Ensuite ce furent les singles de l’ère Hogarth – la romantique No One Can, la rockeuse Hooks In You, l’acoustique Sympathy (magnifique moment durant lequel Hogarth était entouré de Rothery et Trewavas au milieu de la scène, avec Kelly à ses claviers et Mosley ayant quitté temporairement). On eu droit à une version alternative de The Great Escape (tirée de l’album Brave que le groupe avait joué dans son entièreté lors du Weekend Marillion 2013), ainsi que plusieurs autres titres :  Beautiful, These Chains, See It Like a Baby, Thank You Whoever You Are et Power, entre autres.

Au rappel, Marillion a fait plaisir à tout le monde avec son interprétation du classique Easter et, comme la veille, le public a continué de chanter à la fin de la pièce, poussant le groupe à reprendre ses instruments.
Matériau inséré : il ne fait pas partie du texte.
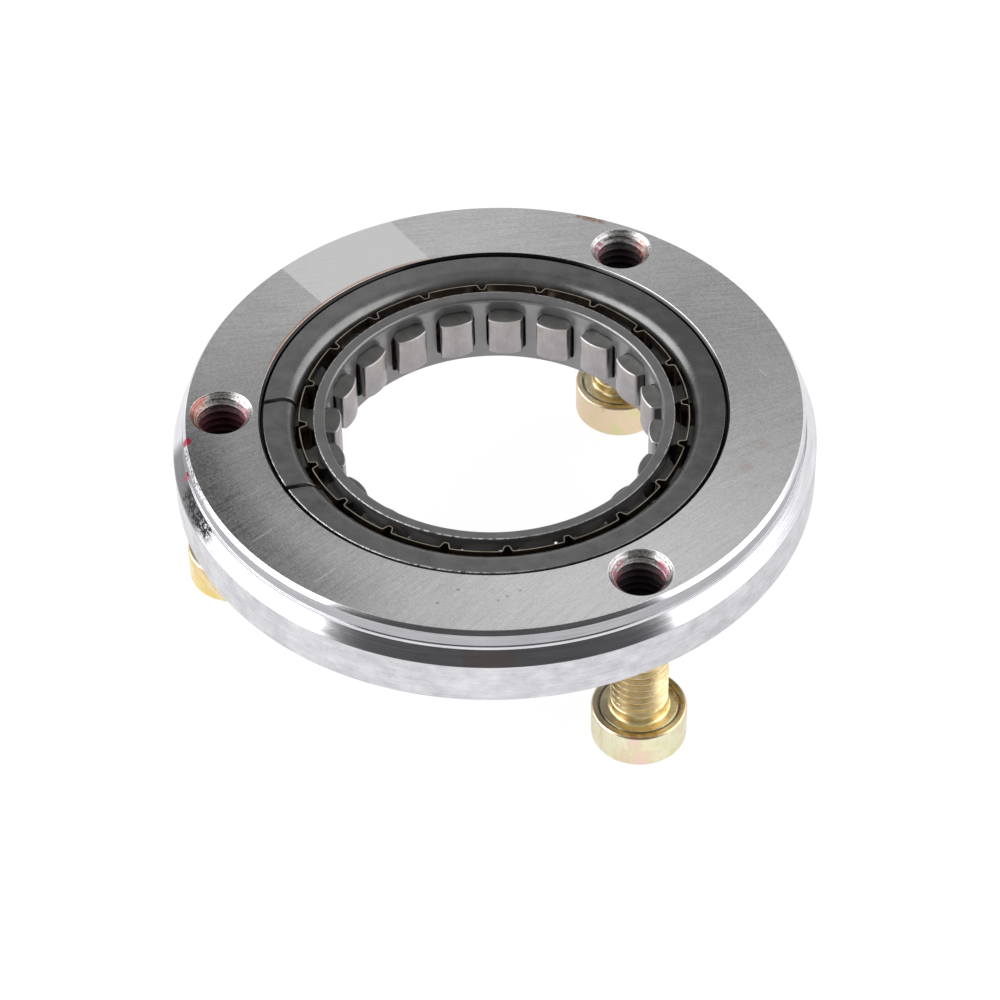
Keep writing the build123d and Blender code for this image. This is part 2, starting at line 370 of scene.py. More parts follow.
def grinding_lines(x, y):
    """Fine lines left by the grinding wheel: arcs of one large circle across the front of the face,
    and nearly straight lines across its back."""
    rise = WHEEL_R ** 2 - (y - WHEEL_Y) * (y - WHEEL_Y)
    arc = x + rise.root()
    front = vector(arc * 2.6, y * 0.16, 0.0).noise(1.0, 3.0, 0.7)
    rear = vector(x * 0.14, y * 3.0 - x * 0.3, 4.0).noise(1.0, 3.0, 0.7)
    at_back = y.soft(4.0, 16.0)
    return front * (1 - at_back) + rear * at_back


def ground_face(place, x, y, r, ground, cloudy, grain):
    """Ground top face: a grey with painted sheen and shade that drifts once and twice round the ring and
    darkens towards the front left, a paler strip that is a painted reflection, pits, scratches, a stain,
    faint rust and a coppery rim at the recess."""
    c, s = x / r, y / r
    # Painted shade: the outer part of the face is darker towards the front left.
    front_left_shade = (c * -0.84 + s * -0.54).soft(0.72, 1.0) * r.soft(35.0, 42.0)
    # Painted reflection: a paler straight strip across the back left of the face.
    strip = ((x + 29.9) * 0.796 + (y - 29.8) * 0.605).step(-0.1, 0.1)
    strip = strip * ((x + 14.3) * 0.834 + (y - 39.8) * 0.552).step(0.1, -0.1) * y.step(0.0, 1.0)
    # Painted sheen and shade: the tone drifts once and twice round the ring, as the ground lines catch the
    # light.
    drift = c * 0.0665 - s * 0.0532 - (c * c - s * s) * 0.152 - c * s * 0.2204
    tone = drift + 0.6878 - front_left_shade * 0.247 + strip * 0.285
    tone = tone + (ground - 0.5) * 0.42 + (cloudy - 0.5) * 0.12 + (grain - 0.5) * 0.5
    for pit in HANDLING_PITS:
        tone = tone - spot(x, y, pit, 0.2, 0.15) * 0.35
    for scratch in SCRATCHES:
        tone = tone + stroke(x, y, *scratch, 0.09) * 0.24
    top = tone.step(0.0, 1.0).mix(BLACK, WHITE)
    stain = stroke(x, y, (13.3, 40.6), (16.5, 39.3), 0.6) * place.noise(1.6, 3.0, 0.6).soft(0.3, 0.55)
    top = (stain * 0.8).mix(top, (0.42, 0.22, 0.13))
    for blot, size, share in RUST_BLOTS:
        top = (spot(x, y, blot, size, 0.7) * share).mix(top, (0.6, 0.25, 0.22))
    copper = r.soft(33.4, 33.0) * (c * -0.707 + s * 0.707).soft(0.8, 0.95)
    return (copper * 0.7).mix(top, (0.55, 0.30, 0.20))


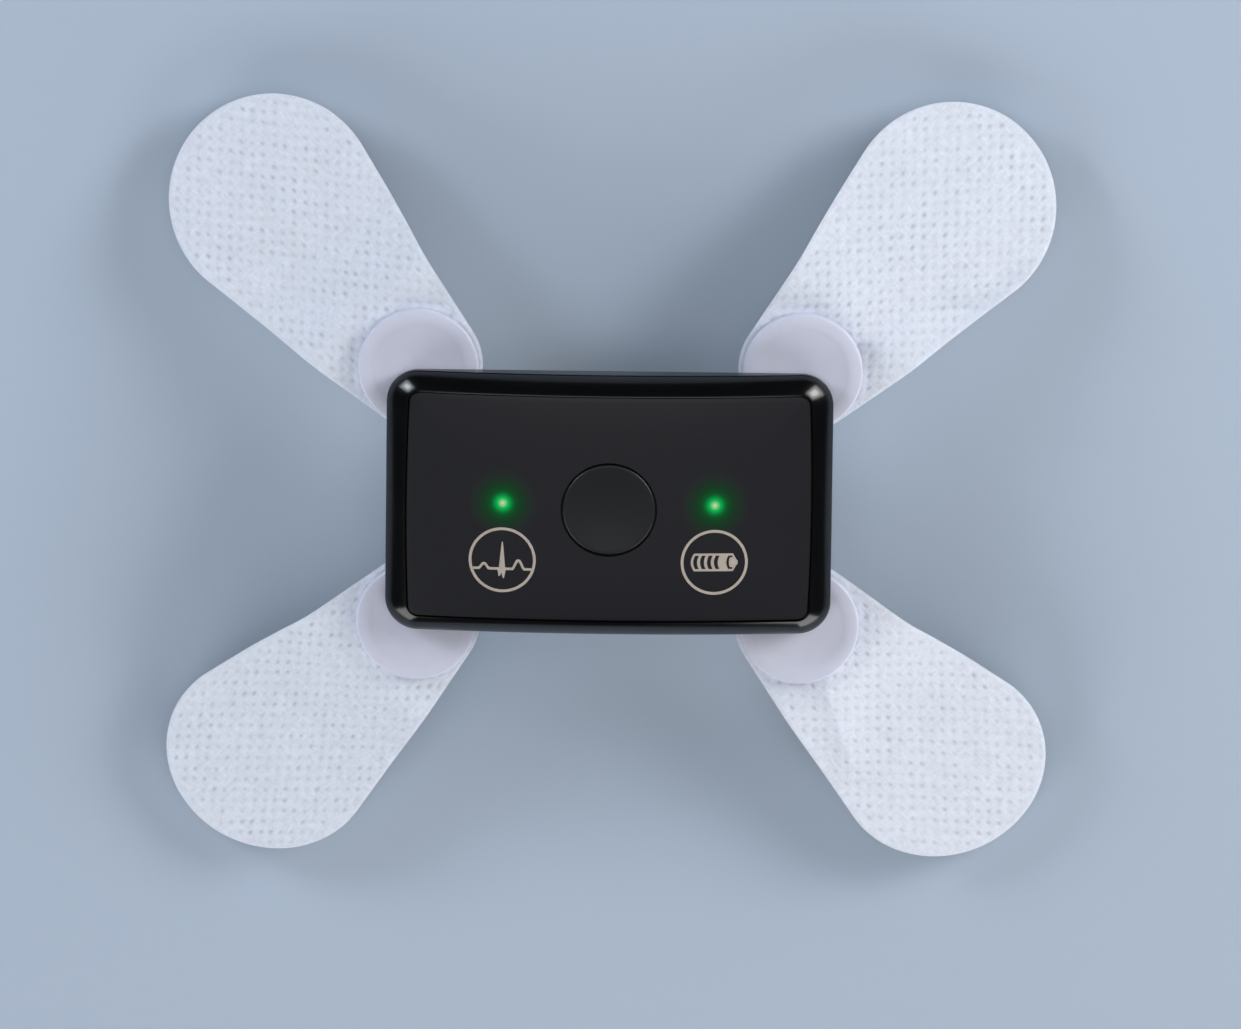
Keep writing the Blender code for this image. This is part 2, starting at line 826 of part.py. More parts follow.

Ensuite ce fut Man of a Thousand Faces que tout le monde a chanté, et la reprise (complète cette fois-ci!) de Montréal. Et pour finir, l’une des favorites du public en concert, Three Minute Boy, entrecoupée d’interactions avec la foule, de commentaires, etc., et toujours marquée d’un sublime solo de guitare et d’une performance énergique de la part du groupe, tandis que de grands ballons se promenaient dans le public (des confettis ont également été lancés plus tôt dans la soirée par des canons de chaque côté de la salle).

L’ambiance était à la fête, la bonne humeur, la joie. Il n’y avait que des sourires accrochés aux visages dans la foule. Ainsi que sur le visage de chacun des gars sur scène. Marillion a encore frappé fort avec un week-end très réussi, qui a certainement su faire plaisir à tous ses amateurs.